Privilégio de conteúdo
Essa proposta votada pela FCC em maio parece ter nascido de uma interpretação, de certa forma, ingênua para o problema. Em conversa com o analista de tecnologia da firma de investimentos BTIG, Richard Greenfield, Wheeler quis entender a relação entre o equipamento de streaming (e aplicativos para iOS e Android) Roku e o conteúdo da Time Warner Cable on-demand – em vez de ser um puro over-the-top (OTT), o conteúdo seria trafegado pela infraestrutura da própria operadora, sem passar pela Internet pública. “Ele (o conteúdo) não remove banda do serviço de Internet que a TWC me entrega, é um caminho separado – essencialmente uma via rápida que nunca fica congestionada… o que eu penso que é exatamente o que foi vislumbrada na última criação de regras. Não há custo para o consumidor”, explica Greenfield.
Na prática, para o cliente, é como a oferta de serviços gratuitos, como Facebook e Twitter, por parte das operadoras móveis no Brasil. Porém, assim como é debatido no mercado nacional, a proposta de modelos de negócio que permitam parceria entre provedores de conteúdo e provedoras de Internet (ISPs) para privilégio de tráfego é justamente contrária aos pontos de neutralidade de rede defendidos agora pelo governo dos EUA.
Contexto atual
Importante ressaltar que essas comunicações liberadas pela FCC demonstram apenas um certo período e podem não conter conversas recentes, após as declarações de Obama e a intensa contribuição à favor da neutralidade de milhões de norte-americanos na consulta pública da entidade. De qualquer forma, a preocupação é que uma comunicação direta de operadoras, associações e fornecedores de equipamentos esteja influenciando Wheeler em reuniões a portas fechadas e de forma mais contundente que as manifestações públicas. Isso é um ponto sensível porque a pressão imposta por Obama visa colocar a opinião pública progressista contra a indústria – e, por conseguinte, os Republicanos.
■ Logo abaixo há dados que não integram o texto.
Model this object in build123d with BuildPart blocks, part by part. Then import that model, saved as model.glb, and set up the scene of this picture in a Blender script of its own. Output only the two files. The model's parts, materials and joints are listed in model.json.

Dessa forma, reclamar em segredo mexe menos com a imagem das grandes corporações e não dá margem a críticas abertas.
Enquanto isso, nos Estados Unidos o debate ainda está longe de chegar a alguma conclusão. Na semana passada, de acordo com a agência de notícias Reuters, a FCC pediu esclarecimentos à AT&T, que afirmou que iria interromper investimentos de levar infraestrutura de fibra a cem cidades dos EUA por considerar que o cenário futuro teria ficado imprevisível com a possibilidade de reclassificação da banda larga como Title II. Por outro lado, a operadora afirmou que estaria disposta a cooperar com explicações.